DUBAI: Iran has agreed to hold a fourth round of nuclear talks with the United States on Sunday in Oman, Foreign Minister Abbas Aragchi said on Friday, adding that the negotiations were advancing.

US President Donald Trump, who withdrew Washington from a 2015 deal between Tehran and world powers meant to curb its nuclear activity, has threatened to bomb Iran if no new deal is reached to resolve the long unresolved dispute.

Western countries say Iran’s nuclear program, which Tehran accelerated after the US walkout from the now moribund 2015 accord, is geared toward producing weapons, whereas Iran insists it is purely for civilian purposes.

“The negotiations are moving forward, and naturally, the further we go, the more consultations and reviews are needed,” Aragchi said in remarks carried by Iranian state media.

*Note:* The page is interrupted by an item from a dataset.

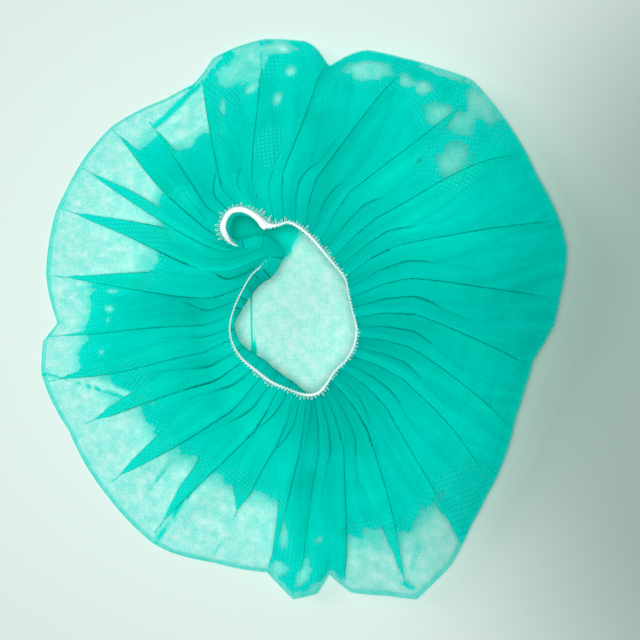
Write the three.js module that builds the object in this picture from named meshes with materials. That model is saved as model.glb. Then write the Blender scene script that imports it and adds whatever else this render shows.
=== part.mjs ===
import * as THREE from 'three';

// A disposable bouffant cap of thin nonwoven cloth, laid crown down on a surface.
// Its elastic mouth faces up along +Z, and the cloth round it is gathered into folds.

// Driving sizes in millimetres
const rimRadius = 148; // from the cap's middle to its rim, before each fold's own share
const rimTurn = 3; // radius at which the cloth turns over at the rim
const rimLift = 24; // how far the puffed side of the rim stands off the floor
const mouthWidth = 72.3; // of the elastic's route, along X
const mouthLength = 103.6; // of the elastic's route, along Y
const mouthHeight = 42; // of the elastic's middle, above the floor
const mouthMiddleX = -4.6;
const mouthMiddleY = 8.8;
const clothWall = 1.2;
const foldHeight = 15; // from crest to valley of the deepest folds
const elasticWidth = 4.2;
const elasticHeight = 2.6;
const hemMargin = 1; // of cloth that runs on past the elastic into the mouth
const seamGap = 0.35; // between the cloth and the elastic, and between the elastic's two lengths

// Finish of the mesh
const columnsPerFold = 4;
const loopSides = 6;
const loopStepsPerRow = 4;
const steepestFold = 1.6; // rise over run, so that a crowded fold keeps its wall
const relaxRows = 20;
const relaxPasses = 250;

// The folds, anticlockwise from the cap's back. rim is a fold's angle at the rim in degrees,
// crest and valley are shares of rimRadius at the fold and between it and the next one,
// lift is a share of rimLift, tip is how far towards the rim the fold reaches, depth is a
// share of foldHeight, and lean is how far the crest hangs over towards the next fold.
const FOLDS = [
  { rim: 98, crest: 1.08, valley: 1.06, lift: 0.2, tip: 0.9, depth: 0.75, lean: 0.2 },
  { rim: 112, crest: 1.0, valley: 0.98, lift: 0.1, tip: 1.1, depth: 0.7, lean: 0.3 },
  { rim: 127, crest: 1.01, valley: 1.03, lift: 0.04, tip: 0.95, depth: 0.7, lean: -0.2 },
  { rim: 143, crest: 1.03, valley: 1.02, lift: 0.01, tip: 1.1, depth: 0.75, lean: -0.4 },
  { rim: 156, crest: 1.02, valley: 1.0, lift: 0, tip: 1.1, depth: 0.8, lean: -0.3 },
  { rim: 170, crest: 0.98, valley: 0.94, lift: 0, tip: 1.15, depth: 0.85, lean: -0.4 },
  { rim: 184, crest: 0.97, valley: 1.01, lift: 0, tip: 1.15, depth: 0.8, lean: 0.3 },
  { rim: 197, crest: 1.0, valley: 0.99, lift: 0, tip: 1.05, depth: 0.85, lean: 0.4 },
  { rim: 208, crest: 0.98, valley: 0.99, lift: 0, tip: 1.1, depth: 0.8, lean: 0.3 },
  { rim: 222, crest: 1.0, valley: 1.0, lift: 0.02, tip: 0.95, depth: 0.85, lean: 0.2 },
  { rim: 236, crest: 1.02, valley: 1.01, lift: 0.05, tip: 1.0, depth: 0.9, lean: -0.3 },
  { rim: 250, crest: 0.99, valley: 0.97, lift: 0.12, tip: 0.9, depth: 0.85, lean: 0.2 },
  { rim: 262, crest: 0.97, valley: 1.01, lift: 0.25, tip: 1.1, depth: 0.9, lean: 0.3 },
  { rim: 270, crest: 1.06, valley: 1.01, lift: 0.29, tip: 1.1, depth: 0.8, lean: 0 },
  { rim: 281, crest: 1.05, valley: 1.1, lift: 0.35, tip: 1.1, depth: 0.9, lean: -0.3 },
  { rim: 293, crest: 1.14, valley: 1.1, lift: 0.41, tip: 1.1, depth: 0.95, lean: -0.2 },
  { rim: 306, crest: 1.04, valley: 0.99, lift: 0.57, tip: 0.9, depth: 1.0, lean: 0.2 },
  { rim: 320, crest: 0.95, valley: 0.92, lift: 0.8, tip: 0.8, depth: 0.95, lean: 0.2 },
  { rim: 335, crest: 0.88, valley: 0.88, lift: 0.95, tip: 0.9, depth: 1.0, lean: -0.2 },
  { rim: 350, crest: 0.88, valley: 0.94, lift: 0.98, tip: 0.75, depth: 0.9, lean: 0.2 },
  { rim: 365, crest: 0.97, valley: 1.01, lift: 1.0, tip: 0.7, depth: 1.0, lean: -0.2 },
  { rim: 380, crest: 1.03, valley: 1.03, lift: 1.0, tip: 0.8, depth: 0.95, lean: 0.3 },
  { rim: 396, crest: 1.05, valley: 1.07, lift: 0.84, tip: 0.75, depth: 0.9, lean: 0.2 },
  { rim: 412, crest: 1.1, valley: 1.08, lift: 0.64, tip: 0.9, depth: 0.95, lean: -0.2 },
  { rim: 428, crest: 1.06, valley: 1.05, lift: 0.47, tip: 0.95, depth: 0.85, lean: 0.2 },
  { rim: 444, crest: 0.98, valley: 1.06, lift: 0.31, tip: 1.15, depth: 0.9, lean: -0.3 },
];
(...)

“The delegations require more time to examine the issues that are raised. But what is important is that we are on a forward-moving path and gradually entering into the details.”

The fourth round of indirect negotiations, initially scheduled for May 3 in Rome, was postponed, with mediator Oman citing “logistical reasons.”

Aragchi said a planned visit to Qatar and Saudi Arabia on Saturday was in line with “continuous consultations” with neighboring countries to “address their concerns and mutual interests” about the nuclear issue.